OBJECTIVE: Up to and including the line containing "return FreeCAD.Vector(radius, -out, 0)", please reproduce the lines of the listing below, starting from the top.

════════

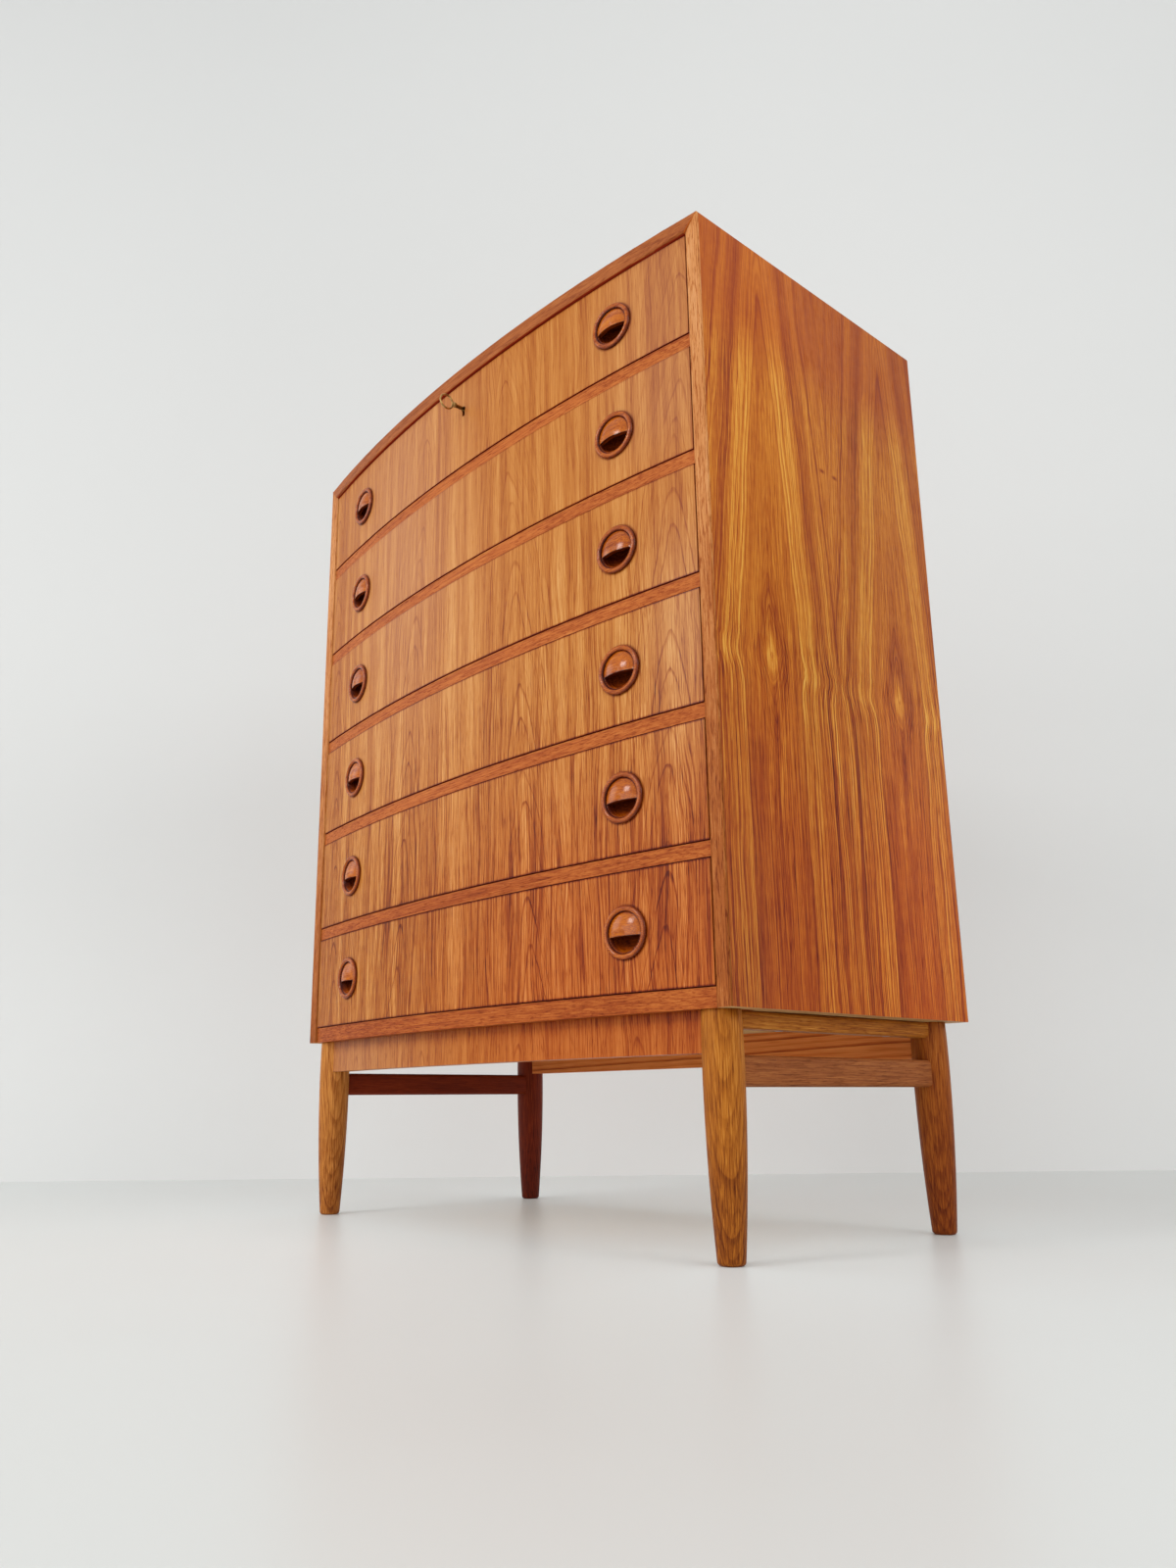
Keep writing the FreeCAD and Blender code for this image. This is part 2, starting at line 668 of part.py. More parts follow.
def turned_profile(sketch, groove):
    """Half the section of the pull: spigot, bead, groove and domed lid."""
    outside, spigot = value("dims.pull_radius"), value("dims.spigot_radius")
    foot, crest = value("dims.bead_foot"), value("dims.bead_height")
    inner, floor = value(groove), value("dims.groove_floor")
    crown, depth = value("dims.lid_height"), value("dims.spigot_depth")

    def point(radius, out):
        return FreeCAD.Vector(radius, -out, 0)

    top = (outside + inner) / 2
    bead_swell = point(top, crest)
    lid_swell = point(inner * 0.52, floor + (crown - floor) * 0.74)
    lines = [
        (point(0, -depth), point(spigot, -depth)),
        (point(spigot, -depth), point(spigot, 0)),
        (point(spigot, 0), point(outside, 0)),
        (point(outside, 0), point(outside, foot)),
    ]
    for start, end in lines:
        sketch.addGeometry(Part.LineSegment(start, end), False)
    bead = Part.Arc(point(outside, foot), bead_swell, point(inner, floor))
    lid = Part.Arc(point(inner, floor), lid_swell, point(0, crown))
    sketch.addGeometry(bead, False)
    sketch.addGeometry(lid, False)
    sketch.addGeometry(Part.LineSegment(point(0, crown), point(0, -depth)), False)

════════

SOLUTION FOR THIS PROBLEM:
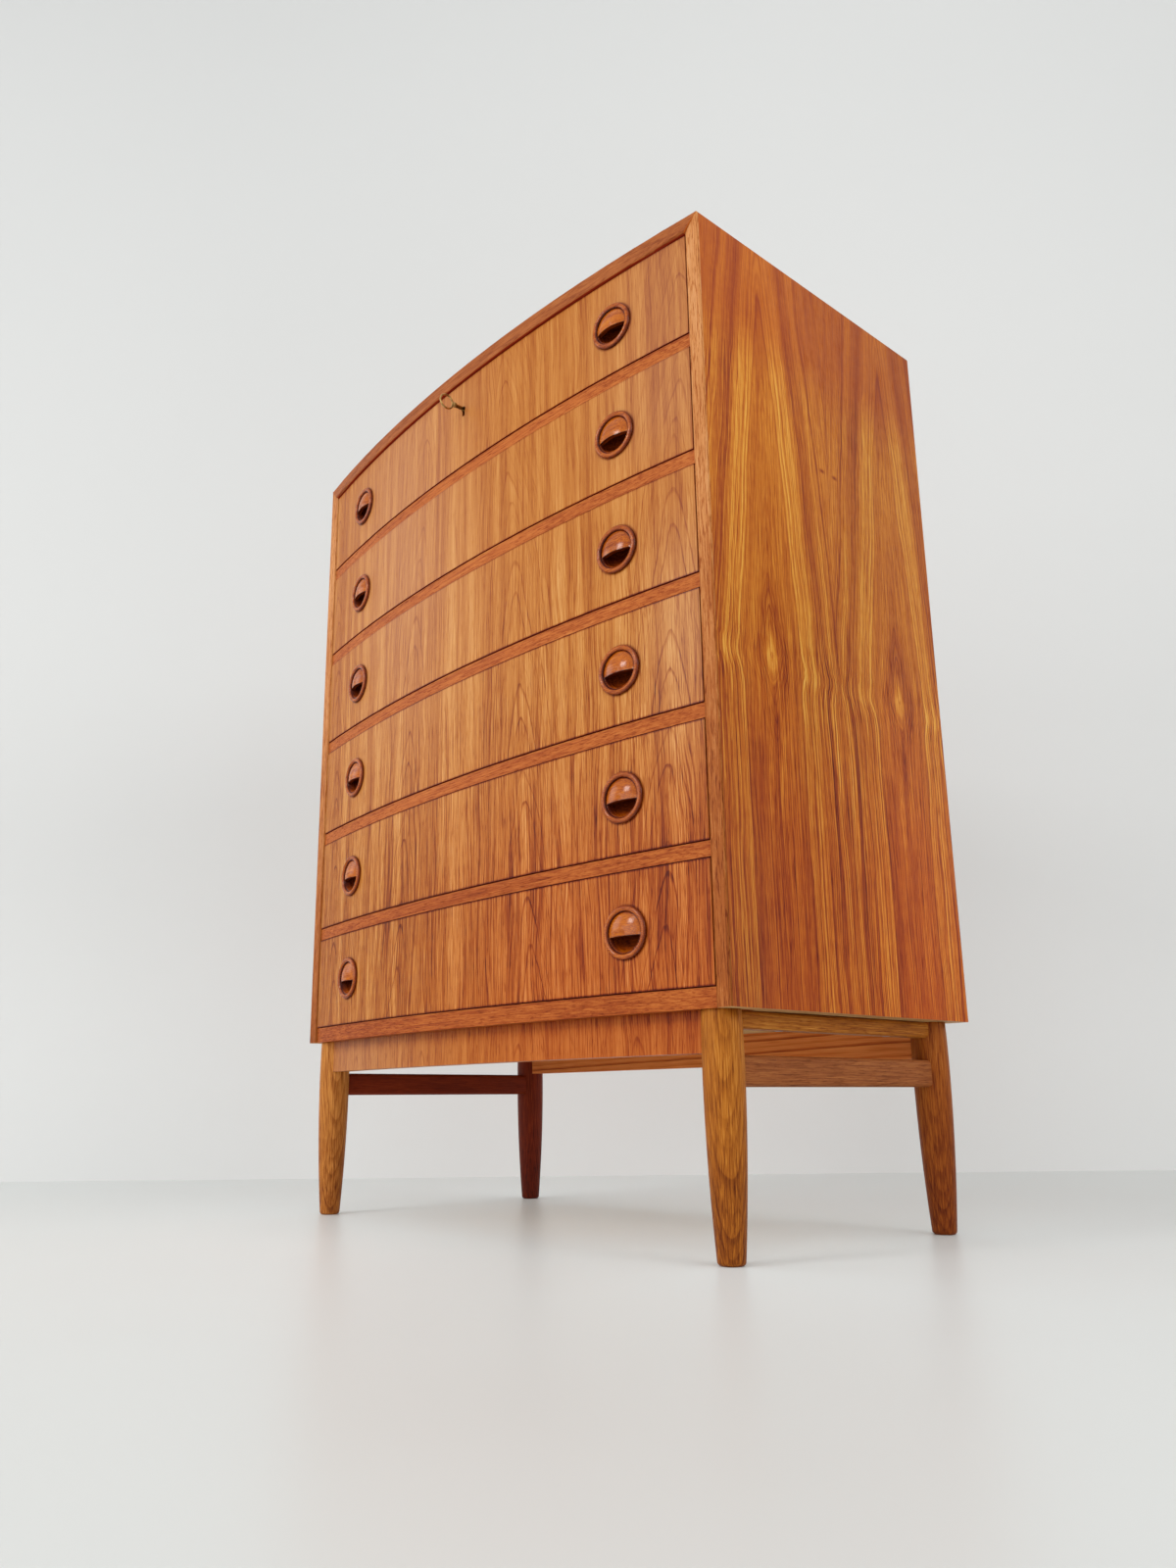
Keep writing the FreeCAD and Blender code for this image. This is part 2, starting at line 668 of part.py. More parts follow.
def turned_profile(sketch, groove):
    """Half the section of the pull: spigot, bead, groove and domed lid."""
    outside, spigot = value("dims.pull_radius"), value("dims.spigot_radius")
    foot, crest = value("dims.bead_foot"), value("dims.bead_height")
    inner, floor = value(groove), value("dims.groove_floor")
    crown, depth = value("dims.lid_height"), value("dims.spigot_depth")

    def point(radius, out):
        return FreeCAD.Vector(radius, -out, 0)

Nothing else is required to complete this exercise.